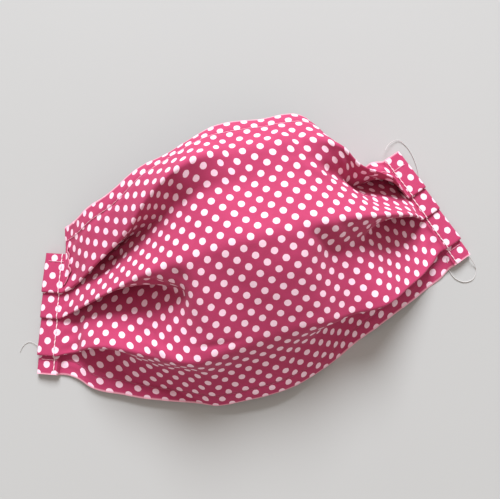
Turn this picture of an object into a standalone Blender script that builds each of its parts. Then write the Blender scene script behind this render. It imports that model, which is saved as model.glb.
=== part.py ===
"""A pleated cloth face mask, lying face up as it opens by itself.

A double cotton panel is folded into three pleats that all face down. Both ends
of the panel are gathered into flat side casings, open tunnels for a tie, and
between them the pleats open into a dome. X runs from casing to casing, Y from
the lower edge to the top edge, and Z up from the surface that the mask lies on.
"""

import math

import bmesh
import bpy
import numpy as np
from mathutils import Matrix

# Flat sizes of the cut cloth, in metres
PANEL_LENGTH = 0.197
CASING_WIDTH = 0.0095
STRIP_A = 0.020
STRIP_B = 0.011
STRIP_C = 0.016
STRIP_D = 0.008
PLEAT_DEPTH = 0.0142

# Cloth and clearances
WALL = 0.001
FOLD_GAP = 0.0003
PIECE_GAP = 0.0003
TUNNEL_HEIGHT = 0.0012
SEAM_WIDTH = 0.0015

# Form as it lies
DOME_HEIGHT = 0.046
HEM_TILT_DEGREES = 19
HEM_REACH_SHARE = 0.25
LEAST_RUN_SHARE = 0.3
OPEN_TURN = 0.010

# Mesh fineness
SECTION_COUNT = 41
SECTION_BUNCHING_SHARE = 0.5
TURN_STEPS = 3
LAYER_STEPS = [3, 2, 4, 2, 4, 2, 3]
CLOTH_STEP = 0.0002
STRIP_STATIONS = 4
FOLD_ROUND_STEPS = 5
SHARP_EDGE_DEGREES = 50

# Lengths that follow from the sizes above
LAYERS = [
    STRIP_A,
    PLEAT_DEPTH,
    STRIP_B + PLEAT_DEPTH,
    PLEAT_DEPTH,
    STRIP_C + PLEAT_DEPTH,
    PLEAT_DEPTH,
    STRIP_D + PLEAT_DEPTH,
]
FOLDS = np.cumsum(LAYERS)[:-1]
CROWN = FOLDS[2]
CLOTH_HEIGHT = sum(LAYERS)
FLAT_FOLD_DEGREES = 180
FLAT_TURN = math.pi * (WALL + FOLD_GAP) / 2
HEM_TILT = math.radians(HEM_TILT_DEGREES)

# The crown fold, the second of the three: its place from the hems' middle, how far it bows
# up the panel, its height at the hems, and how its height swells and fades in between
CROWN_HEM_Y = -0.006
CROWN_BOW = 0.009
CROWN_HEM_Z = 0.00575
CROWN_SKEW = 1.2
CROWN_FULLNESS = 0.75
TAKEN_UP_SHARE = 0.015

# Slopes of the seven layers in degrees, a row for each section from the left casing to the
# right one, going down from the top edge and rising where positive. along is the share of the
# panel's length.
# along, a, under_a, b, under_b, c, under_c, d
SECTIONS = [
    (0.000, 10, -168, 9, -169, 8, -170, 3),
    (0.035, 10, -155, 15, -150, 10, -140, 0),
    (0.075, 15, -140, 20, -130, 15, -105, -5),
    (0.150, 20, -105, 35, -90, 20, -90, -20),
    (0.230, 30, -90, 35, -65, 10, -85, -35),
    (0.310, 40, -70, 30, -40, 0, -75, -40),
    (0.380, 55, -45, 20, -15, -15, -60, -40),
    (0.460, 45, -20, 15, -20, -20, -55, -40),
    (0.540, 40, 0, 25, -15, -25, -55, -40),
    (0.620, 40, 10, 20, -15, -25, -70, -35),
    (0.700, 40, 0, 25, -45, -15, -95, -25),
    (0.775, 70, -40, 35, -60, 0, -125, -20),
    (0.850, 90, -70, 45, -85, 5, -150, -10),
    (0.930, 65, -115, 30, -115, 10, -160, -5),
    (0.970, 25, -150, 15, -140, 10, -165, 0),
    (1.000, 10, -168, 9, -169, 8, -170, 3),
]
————
• Problem to solve:
Extract exactly the leading lines of the data, stopping at and including the line with "SHARP_EDGE_DEGREES = 50".

• Output of the exercise:
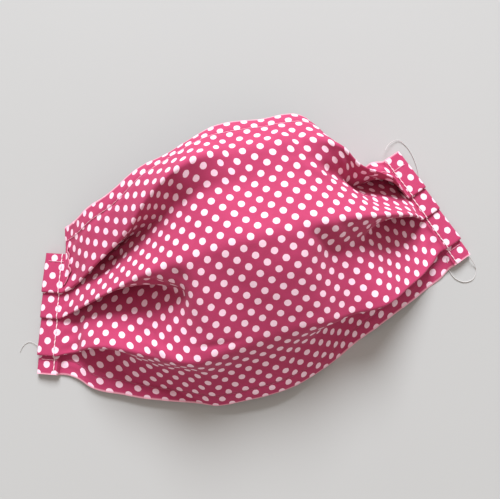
Turn this picture of an object into a standalone Blender script that builds each of its parts. Then write the Blender scene script behind this render. It imports that model, which is saved as model.glb.
=== part.py ===
"""A pleated cloth face mask, lying face up as it opens by itself.

A double cotton panel is folded into three pleats that all face down. Both ends
of the panel are gathered into flat side casings, open tunnels for a tie, and
between them the pleats open into a dome. X runs from casing to casing, Y from
the lower edge to the top edge, and Z up from the surface that the mask lies on.
"""

import math

import bmesh
import bpy
import numpy as np
from mathutils import Matrix

# Flat sizes of the cut cloth, in metres
PANEL_LENGTH = 0.197
CASING_WIDTH = 0.0095
STRIP_A = 0.020
STRIP_B = 0.011
STRIP_C = 0.016
STRIP_D = 0.008
PLEAT_DEPTH = 0.0142

# Cloth and clearances
WALL = 0.001
FOLD_GAP = 0.0003
PIECE_GAP = 0.0003
TUNNEL_HEIGHT = 0.0012
SEAM_WIDTH = 0.0015

# Form as it lies
DOME_HEIGHT = 0.046
HEM_TILT_DEGREES = 19
HEM_REACH_SHARE = 0.25
LEAST_RUN_SHARE = 0.3
OPEN_TURN = 0.010

# Mesh fineness
SECTION_COUNT = 41
SECTION_BUNCHING_SHARE = 0.5
TURN_STEPS = 3
LAYER_STEPS = [3, 2, 4, 2, 4, 2, 3]
CLOTH_STEP = 0.0002
STRIP_STATIONS = 4
FOLD_ROUND_STEPS = 5
SHARP_EDGE_DEGREES = 50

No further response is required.